Interaction at Multiple SP Perimeters
For all these reasons we cannot simply mask the complex nature of the WAN away with simple abstraction models. Guaranteeing tight and multiple SLAs require leveraging the full network intelligence across and between all layers. This is accomplished via a combination of APIs, controllers and virtualization, depending on which method works best for the specific task at hand and which method is preferred by the service provider. WANs are bandwidth constrained and employ several bandwidth optimization strategies like caching. This requires optimal service placement combined with proper traffic management based on the full understanding of the network topology and events across layers.
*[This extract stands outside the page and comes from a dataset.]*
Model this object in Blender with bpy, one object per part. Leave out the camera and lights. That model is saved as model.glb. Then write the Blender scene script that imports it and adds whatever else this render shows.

WANs also require special technologies for fast failure recovery, because WANs respond differently than data center networks.
Cisco Open Network Environment provides full duplex APIs and programmatic access across all network layers providing service providers topology knowledge and event visibility in order to manage and guarantee multiple SLAs, trouble shoot and optimize the network in real-time. As an industry we may find the greatest thing this technology unleashes is the ability to mine the data held in the network and make it available to the huge application developer community. This new capability enables them to quickly program specific policies and innovative applications at the network perimeter that work across multiple network layers.
This truly brings the network to the applications.